Above average, B. It's not the most spectacular photo I've ever taken, but I like it. It incorporates a lot of techniques necessitated by the situation that I think I am good at and have developed on my own that are useful skills to have but that most people never really deal with. I don't think I could have exposed it any better; there is no noise since I got away with ISO 200 and it's sharp. I like the saturation although the colors look more interesting if cooled down a bit. I am really pleased with the composition; I could have gotten the rest of the foreground ride in the frame but I think it works better like this: you can tell the ride will be symmetrical from the light patterns being the result of rotation, but you infer the rest of the symmetry without actually seeing it, which would be distracting since there is no other symmetry in the image.

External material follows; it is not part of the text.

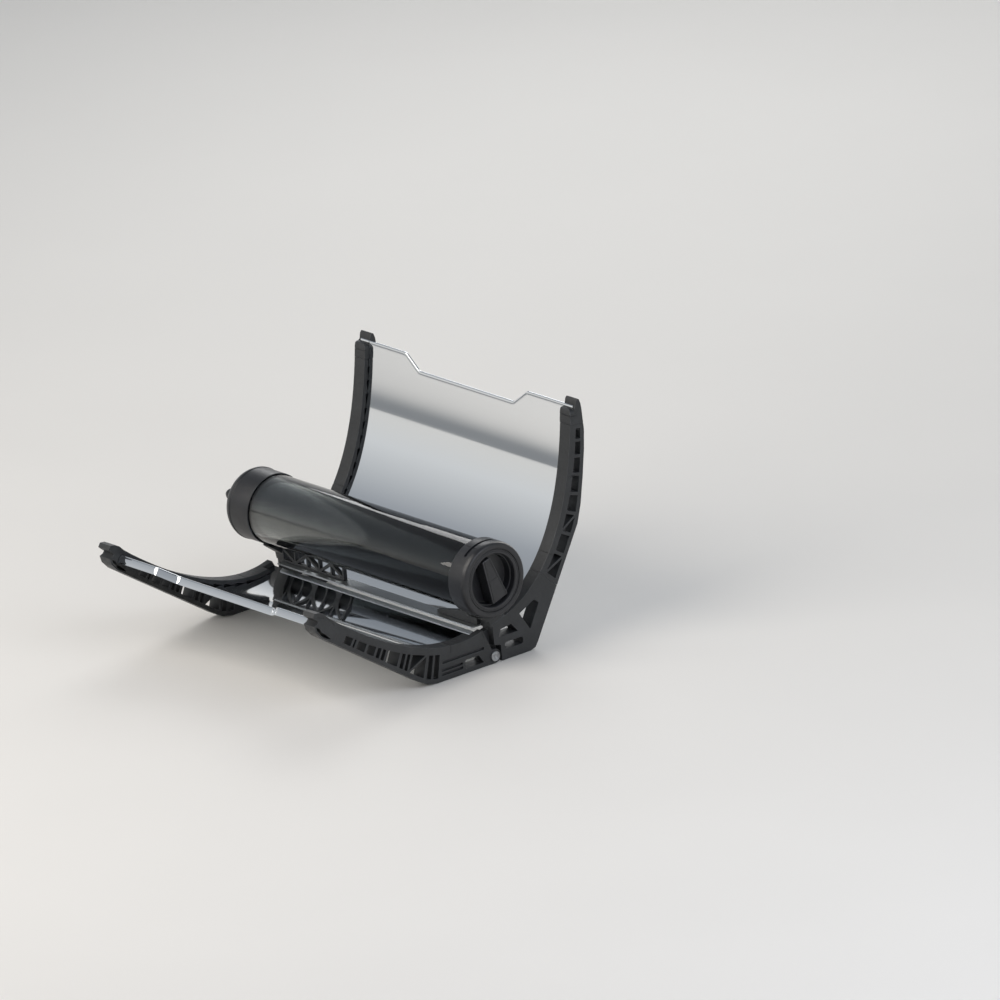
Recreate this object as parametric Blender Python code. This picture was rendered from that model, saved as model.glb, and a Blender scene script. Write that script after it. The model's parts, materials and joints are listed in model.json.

I like the fire cracker, but it would be nice if I had maybe started and stopped a second earlier, getting more of the early part of this firecracker and missing the shooting up for the next one which can be seen as a blue fishhook inside this one.

There is a tree attempting to occlude the bottom right portion of the firecracker and while it generally fails, it does interrupt the smoothness of the lines there, yet is too dark for it to be evident what is causing the disturbance there. I don't know what the ride to the left is, but the blur is kind of weird and it doesn't make a nice shape of lights the way the closer ride does. Fortunately, it kind of looks like a ghost train and with the ghosts under the near ride and the still people kind of looking like they are standing amidst ghosts, it works for me thematically.

I think the entire image is a tad crooked, but most of the light patterns are abstract enough and concrete objects so subdued that that doesn't hurt it. The flares of the street lights I like a lot here, they're beautiful. There's a kind of awkward partial house behind the near ride, but I said B, not A.

That pretty much wraps it up. I think it covers everything. Hopefully there is something to be learned from this by someone. I enjoyed writing it. Thanks for reading.